## TASK OBJECTIVE
Beneath this instruction is a block of data; output from it exactly the lines that run from the one containing "# --- Build" through the one containing "for node in", inclusive.

(Items listed in a dataset)
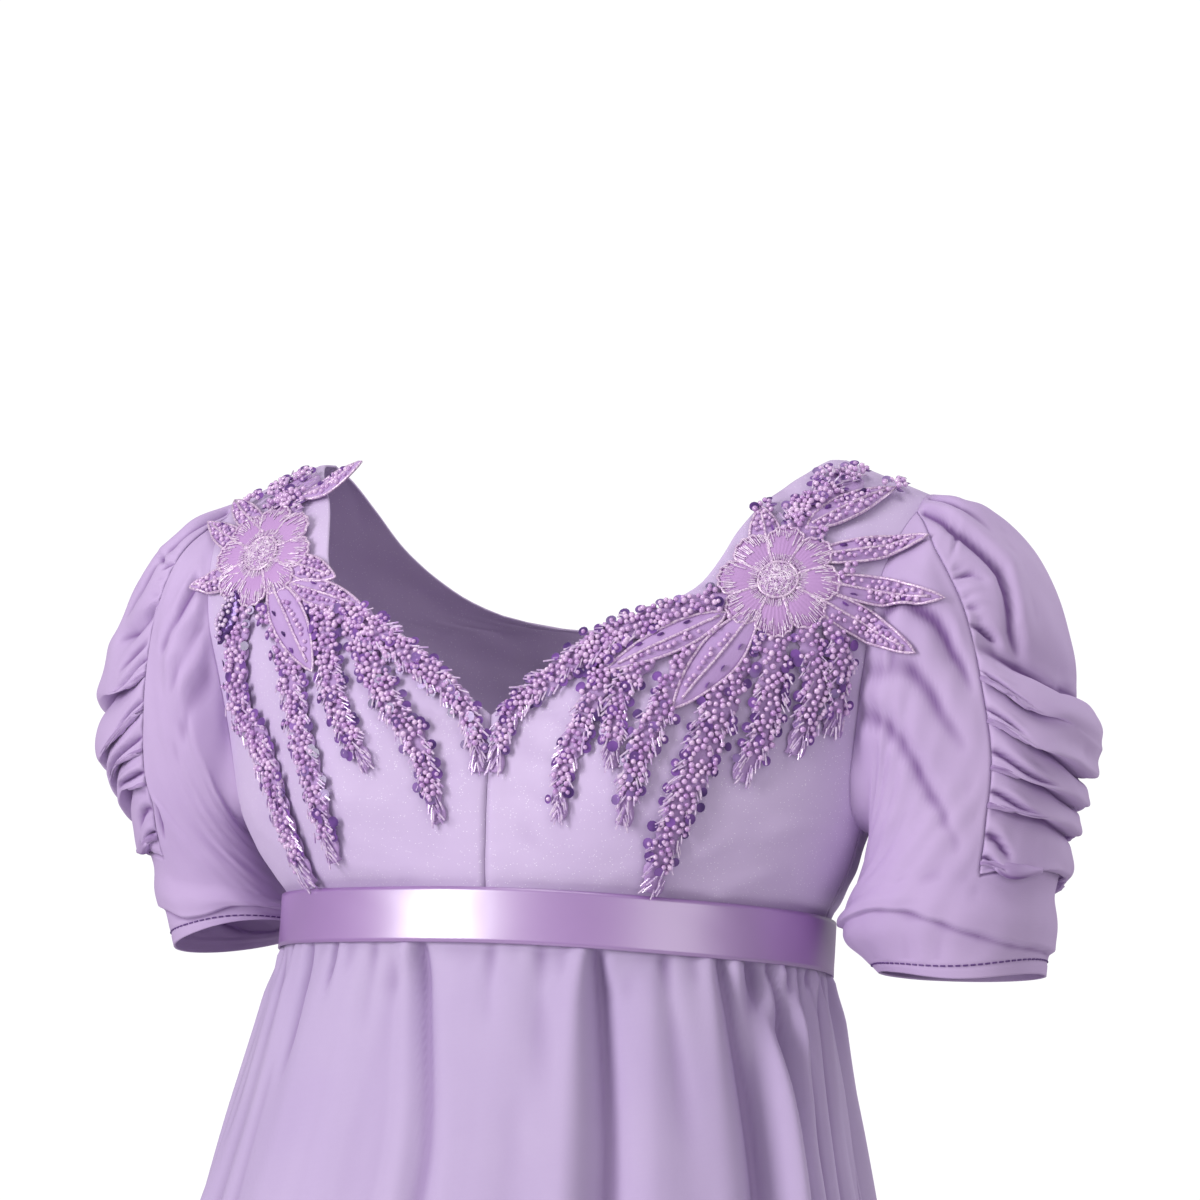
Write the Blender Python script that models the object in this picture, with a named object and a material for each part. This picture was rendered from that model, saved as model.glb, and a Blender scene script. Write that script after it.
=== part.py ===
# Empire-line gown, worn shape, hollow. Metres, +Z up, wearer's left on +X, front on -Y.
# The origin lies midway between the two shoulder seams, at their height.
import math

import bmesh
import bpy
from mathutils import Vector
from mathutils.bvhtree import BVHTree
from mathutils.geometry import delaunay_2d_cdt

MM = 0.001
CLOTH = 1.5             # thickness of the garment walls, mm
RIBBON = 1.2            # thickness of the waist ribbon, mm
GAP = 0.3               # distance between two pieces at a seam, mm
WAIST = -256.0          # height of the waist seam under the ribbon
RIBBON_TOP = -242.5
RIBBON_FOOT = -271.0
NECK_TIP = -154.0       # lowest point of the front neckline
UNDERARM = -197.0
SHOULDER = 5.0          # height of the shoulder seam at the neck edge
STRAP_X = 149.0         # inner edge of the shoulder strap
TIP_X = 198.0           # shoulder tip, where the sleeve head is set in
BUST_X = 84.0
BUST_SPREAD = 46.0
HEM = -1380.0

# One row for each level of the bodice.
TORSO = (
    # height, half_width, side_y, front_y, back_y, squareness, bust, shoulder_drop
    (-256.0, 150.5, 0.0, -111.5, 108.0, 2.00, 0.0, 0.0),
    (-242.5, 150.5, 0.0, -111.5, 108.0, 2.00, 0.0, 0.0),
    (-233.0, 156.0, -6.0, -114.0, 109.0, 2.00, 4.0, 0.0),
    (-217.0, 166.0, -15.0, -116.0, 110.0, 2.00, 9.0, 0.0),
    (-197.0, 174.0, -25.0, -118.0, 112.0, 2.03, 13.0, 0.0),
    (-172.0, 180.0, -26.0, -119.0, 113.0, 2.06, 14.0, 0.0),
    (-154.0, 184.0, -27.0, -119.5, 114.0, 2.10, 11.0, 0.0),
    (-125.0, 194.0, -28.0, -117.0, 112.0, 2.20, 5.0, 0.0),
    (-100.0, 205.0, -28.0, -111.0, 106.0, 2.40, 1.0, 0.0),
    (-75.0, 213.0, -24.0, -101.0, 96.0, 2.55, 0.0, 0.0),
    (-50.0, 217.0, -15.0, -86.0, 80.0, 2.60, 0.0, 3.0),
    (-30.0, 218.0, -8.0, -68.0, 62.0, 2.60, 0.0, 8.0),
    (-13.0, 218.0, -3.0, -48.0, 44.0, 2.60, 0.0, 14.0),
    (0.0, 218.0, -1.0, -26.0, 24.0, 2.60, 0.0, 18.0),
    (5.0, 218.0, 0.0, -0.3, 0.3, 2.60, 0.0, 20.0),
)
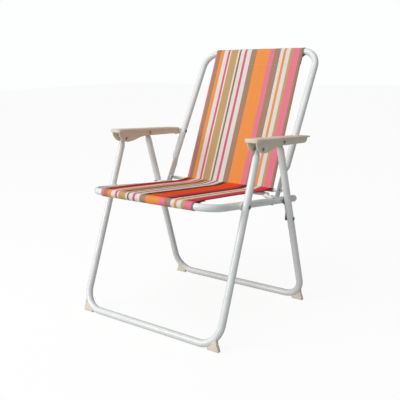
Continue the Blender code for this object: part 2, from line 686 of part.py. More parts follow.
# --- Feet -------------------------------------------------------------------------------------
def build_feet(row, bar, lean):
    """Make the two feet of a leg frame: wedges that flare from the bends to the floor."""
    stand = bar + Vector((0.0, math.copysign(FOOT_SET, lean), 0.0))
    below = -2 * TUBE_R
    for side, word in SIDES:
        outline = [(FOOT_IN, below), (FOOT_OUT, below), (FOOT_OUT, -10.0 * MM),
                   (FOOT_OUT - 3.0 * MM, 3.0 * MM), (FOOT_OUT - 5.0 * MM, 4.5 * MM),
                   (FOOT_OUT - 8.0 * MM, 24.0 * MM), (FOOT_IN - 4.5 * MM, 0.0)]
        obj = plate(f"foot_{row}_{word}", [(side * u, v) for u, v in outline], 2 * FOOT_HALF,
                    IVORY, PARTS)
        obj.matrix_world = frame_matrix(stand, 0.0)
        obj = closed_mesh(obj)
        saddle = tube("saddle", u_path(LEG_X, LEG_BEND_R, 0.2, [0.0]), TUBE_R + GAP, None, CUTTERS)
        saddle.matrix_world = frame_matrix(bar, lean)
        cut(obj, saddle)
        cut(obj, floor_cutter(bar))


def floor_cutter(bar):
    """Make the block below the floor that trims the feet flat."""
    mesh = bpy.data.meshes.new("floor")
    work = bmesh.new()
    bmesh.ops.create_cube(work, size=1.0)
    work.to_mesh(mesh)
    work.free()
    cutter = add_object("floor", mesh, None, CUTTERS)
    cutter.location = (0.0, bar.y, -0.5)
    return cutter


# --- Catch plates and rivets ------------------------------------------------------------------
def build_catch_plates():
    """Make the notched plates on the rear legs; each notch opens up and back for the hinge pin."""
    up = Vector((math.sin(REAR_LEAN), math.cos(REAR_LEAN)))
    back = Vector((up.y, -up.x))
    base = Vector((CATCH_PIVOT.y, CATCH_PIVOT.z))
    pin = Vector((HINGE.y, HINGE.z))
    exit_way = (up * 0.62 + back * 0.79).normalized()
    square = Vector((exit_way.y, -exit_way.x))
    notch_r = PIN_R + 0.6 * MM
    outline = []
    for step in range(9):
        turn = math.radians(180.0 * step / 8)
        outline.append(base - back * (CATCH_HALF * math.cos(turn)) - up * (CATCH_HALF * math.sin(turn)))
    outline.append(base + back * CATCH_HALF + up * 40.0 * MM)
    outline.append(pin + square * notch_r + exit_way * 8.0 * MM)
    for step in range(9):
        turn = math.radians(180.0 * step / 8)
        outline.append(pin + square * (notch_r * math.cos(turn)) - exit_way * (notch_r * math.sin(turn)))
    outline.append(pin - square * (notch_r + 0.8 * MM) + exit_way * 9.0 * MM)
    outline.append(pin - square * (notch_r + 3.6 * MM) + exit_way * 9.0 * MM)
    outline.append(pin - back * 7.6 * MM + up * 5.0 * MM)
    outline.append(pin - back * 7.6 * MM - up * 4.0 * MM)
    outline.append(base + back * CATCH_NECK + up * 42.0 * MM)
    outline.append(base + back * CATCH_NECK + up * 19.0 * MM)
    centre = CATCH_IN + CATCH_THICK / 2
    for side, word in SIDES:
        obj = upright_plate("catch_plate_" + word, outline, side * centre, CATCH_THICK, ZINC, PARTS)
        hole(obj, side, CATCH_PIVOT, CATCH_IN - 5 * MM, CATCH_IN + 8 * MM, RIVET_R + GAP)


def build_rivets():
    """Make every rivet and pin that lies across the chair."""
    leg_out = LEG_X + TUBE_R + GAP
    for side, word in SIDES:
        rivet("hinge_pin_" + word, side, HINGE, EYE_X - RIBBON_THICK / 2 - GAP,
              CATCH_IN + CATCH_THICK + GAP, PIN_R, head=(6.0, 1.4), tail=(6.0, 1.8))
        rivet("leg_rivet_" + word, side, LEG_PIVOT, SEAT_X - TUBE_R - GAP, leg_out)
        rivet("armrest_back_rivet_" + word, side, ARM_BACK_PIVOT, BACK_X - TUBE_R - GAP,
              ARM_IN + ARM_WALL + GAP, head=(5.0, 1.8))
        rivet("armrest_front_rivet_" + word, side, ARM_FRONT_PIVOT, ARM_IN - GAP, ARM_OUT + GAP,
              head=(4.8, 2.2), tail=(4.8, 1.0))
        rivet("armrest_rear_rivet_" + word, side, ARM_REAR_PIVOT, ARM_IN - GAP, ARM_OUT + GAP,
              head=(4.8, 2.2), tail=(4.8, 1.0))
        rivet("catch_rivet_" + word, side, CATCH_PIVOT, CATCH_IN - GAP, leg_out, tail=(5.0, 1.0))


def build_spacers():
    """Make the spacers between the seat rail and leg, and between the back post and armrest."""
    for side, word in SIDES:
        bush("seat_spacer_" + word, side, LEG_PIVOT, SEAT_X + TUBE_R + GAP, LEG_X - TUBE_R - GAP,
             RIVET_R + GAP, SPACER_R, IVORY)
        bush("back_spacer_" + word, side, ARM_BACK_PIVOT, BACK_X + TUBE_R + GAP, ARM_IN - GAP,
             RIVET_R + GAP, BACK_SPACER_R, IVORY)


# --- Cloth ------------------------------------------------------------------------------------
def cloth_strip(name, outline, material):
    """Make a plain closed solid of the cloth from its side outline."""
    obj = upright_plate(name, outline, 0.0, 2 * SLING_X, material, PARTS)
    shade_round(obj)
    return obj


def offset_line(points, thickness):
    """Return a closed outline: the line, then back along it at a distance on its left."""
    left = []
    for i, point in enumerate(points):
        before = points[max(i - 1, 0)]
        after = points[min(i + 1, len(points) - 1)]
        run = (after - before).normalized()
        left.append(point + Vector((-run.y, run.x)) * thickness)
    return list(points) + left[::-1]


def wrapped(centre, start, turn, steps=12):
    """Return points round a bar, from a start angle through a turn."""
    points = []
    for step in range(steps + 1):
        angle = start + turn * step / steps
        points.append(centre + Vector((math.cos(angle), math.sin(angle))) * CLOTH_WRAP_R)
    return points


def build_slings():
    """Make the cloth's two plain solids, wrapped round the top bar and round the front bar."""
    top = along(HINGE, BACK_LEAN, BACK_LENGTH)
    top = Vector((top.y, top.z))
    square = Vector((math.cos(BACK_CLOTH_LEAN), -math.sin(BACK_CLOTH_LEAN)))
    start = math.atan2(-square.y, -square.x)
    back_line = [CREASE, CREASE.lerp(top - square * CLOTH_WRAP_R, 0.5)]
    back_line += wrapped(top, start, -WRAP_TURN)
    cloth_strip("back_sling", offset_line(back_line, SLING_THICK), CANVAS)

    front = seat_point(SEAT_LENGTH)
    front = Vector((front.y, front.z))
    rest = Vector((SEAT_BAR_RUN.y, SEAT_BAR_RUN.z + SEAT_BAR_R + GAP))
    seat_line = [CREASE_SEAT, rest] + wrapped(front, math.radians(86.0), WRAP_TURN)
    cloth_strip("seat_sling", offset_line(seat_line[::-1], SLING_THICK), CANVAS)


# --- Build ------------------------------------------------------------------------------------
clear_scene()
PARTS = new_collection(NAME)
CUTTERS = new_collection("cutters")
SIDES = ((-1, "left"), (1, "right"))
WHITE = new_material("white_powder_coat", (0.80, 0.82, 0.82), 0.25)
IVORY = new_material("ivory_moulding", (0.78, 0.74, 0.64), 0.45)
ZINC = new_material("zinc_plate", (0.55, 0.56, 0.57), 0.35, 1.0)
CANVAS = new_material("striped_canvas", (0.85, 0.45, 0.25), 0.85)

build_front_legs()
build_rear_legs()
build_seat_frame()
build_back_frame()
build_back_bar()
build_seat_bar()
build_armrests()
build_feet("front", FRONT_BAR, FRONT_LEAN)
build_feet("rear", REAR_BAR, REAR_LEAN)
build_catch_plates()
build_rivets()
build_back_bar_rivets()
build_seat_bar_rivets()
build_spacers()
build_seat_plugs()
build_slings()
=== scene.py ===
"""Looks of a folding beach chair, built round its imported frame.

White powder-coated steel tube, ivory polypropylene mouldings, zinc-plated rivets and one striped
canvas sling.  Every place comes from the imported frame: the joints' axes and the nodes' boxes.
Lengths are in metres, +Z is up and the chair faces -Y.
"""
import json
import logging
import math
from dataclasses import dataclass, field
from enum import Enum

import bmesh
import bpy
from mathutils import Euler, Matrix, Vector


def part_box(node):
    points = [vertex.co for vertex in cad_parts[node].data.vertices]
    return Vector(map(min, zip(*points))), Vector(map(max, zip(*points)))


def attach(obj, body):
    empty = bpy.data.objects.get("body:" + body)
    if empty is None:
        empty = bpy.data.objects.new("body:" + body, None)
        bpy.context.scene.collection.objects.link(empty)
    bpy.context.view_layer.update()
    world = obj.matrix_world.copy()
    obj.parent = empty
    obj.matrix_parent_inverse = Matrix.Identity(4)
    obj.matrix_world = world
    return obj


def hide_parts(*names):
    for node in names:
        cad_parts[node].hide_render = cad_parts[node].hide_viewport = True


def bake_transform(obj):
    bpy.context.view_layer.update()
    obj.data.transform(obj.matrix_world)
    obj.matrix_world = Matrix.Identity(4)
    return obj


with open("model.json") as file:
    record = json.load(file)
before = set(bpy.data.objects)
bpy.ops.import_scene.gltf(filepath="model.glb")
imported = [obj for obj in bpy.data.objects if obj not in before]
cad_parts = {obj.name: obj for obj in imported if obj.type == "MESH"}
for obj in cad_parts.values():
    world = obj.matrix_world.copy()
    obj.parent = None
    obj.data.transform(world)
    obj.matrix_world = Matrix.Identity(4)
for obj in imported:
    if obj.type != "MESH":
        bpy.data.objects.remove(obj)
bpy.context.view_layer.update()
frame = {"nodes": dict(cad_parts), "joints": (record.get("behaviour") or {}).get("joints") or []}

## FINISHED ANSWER
# --- Build ------------------------------------------------------------------------------------
clear_scene()
PARTS = new_collection(NAME)
CUTTERS = new_collection("cutters")
SIDES = ((-1, "left"), (1, "right"))
WHITE = new_material("white_powder_coat", (0.80, 0.82, 0.82), 0.25)
IVORY = new_material("ivory_moulding", (0.78, 0.74, 0.64), 0.45)
ZINC = new_material("zinc_plate", (0.55, 0.56, 0.57), 0.35, 1.0)
CANVAS = new_material("striped_canvas", (0.85, 0.45, 0.25), 0.85)

build_front_legs()
build_rear_legs()
build_seat_frame()
build_back_frame()
build_back_bar()
build_seat_bar()
build_armrests()
build_feet("front", FRONT_BAR, FRONT_LEAN)
build_feet("rear", REAR_BAR, REAR_LEAN)
build_catch_plates()
build_rivets()
build_back_bar_rivets()
build_seat_bar_rivets()
build_spacers()
build_seat_plugs()
build_slings()
=== scene.py ===
"""Looks of a folding beach chair, built round its imported frame.

White powder-coated steel tube, ivory polypropylene mouldings, zinc-plated rivets and one striped
canvas sling.  Every place comes from the imported frame: the joints' axes and the nodes' boxes.
Lengths are in metres, +Z is up and the chair faces -Y.
"""
import json
import logging
import math
from dataclasses import dataclass, field
from enum import Enum

import bmesh
import bpy
from mathutils import Euler, Matrix, Vector


def part_box(node):
    points = [vertex.co for vertex in cad_parts[node].data.vertices]
    return Vector(map(min, zip(*points))), Vector(map(max, zip(*points)))


def attach(obj, body):
    empty = bpy.data.objects.get("body:" + body)
    if empty is None:
        empty = bpy.data.objects.new("body:" + body, None)
        bpy.context.scene.collection.objects.link(empty)
    bpy.context.view_layer.update()
    world = obj.matrix_world.copy()
    obj.parent = empty
    obj.matrix_parent_inverse = Matrix.Identity(4)
    obj.matrix_world = world
    return obj


def hide_parts(*names):
    for node in names:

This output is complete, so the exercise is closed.